In an announcement on its website, Compassion in World Farming explained that these were in the conditions in which pigs were living at Parma and Bayonne hams. The video covered sixteen farms across Spain, Italy, France, and Poland. "Americans who pay a premium for Parma and Bayonne hams are likely to be shocked to discover that these 'high-end' products are from systems that keep animals in such cruel cage conditions that have been banned in some U.S. states," Ben Williamson, the U.S. Executive Director for Compassion in World Farming, told National Hog Farmer. He called on the European Union (EU) to ban cage farming, citing laws in Massachusetts and California as examples of more ethical animal laws.

There's pushback against ethical farming

In August 2021, National Geographic reported California's decision to ban the sale of pork made from pigs that were kept in cages smaller than 24 square feet. This applied to all pork products made in the United States, not just California. The law also included a ban on veal crates and the caging of chickens. The piece noted that while veal and chicken farmers were ready to comply with the new space requirements, only 4% of pork farmers were in the position to do so. The National Pork Producers Council (NPPC) noted on its website that California doesn't have a large pork production sector. 

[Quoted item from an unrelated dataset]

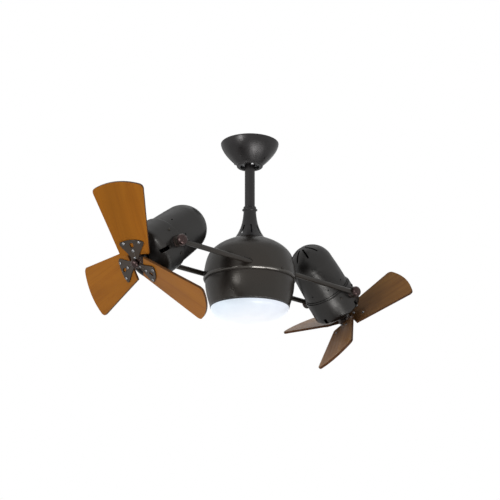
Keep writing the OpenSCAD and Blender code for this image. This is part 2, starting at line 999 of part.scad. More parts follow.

The tension will come to a head later this year when, the NPPC and twenty Republican states bring the case before the Supreme Court, arguing that the law which was passed with over 60% of Californians voting for in favor of it imposes too much on interstate commerce (per Reuters). The publication does note, however, that a suit tried to remove California's ban on foie gras was upheld in 2019 by the 9th U.S. Circuit Court of Appeals, showing that there is precedent for keeping the state's cage ban. We can expect a final ruling in 2023.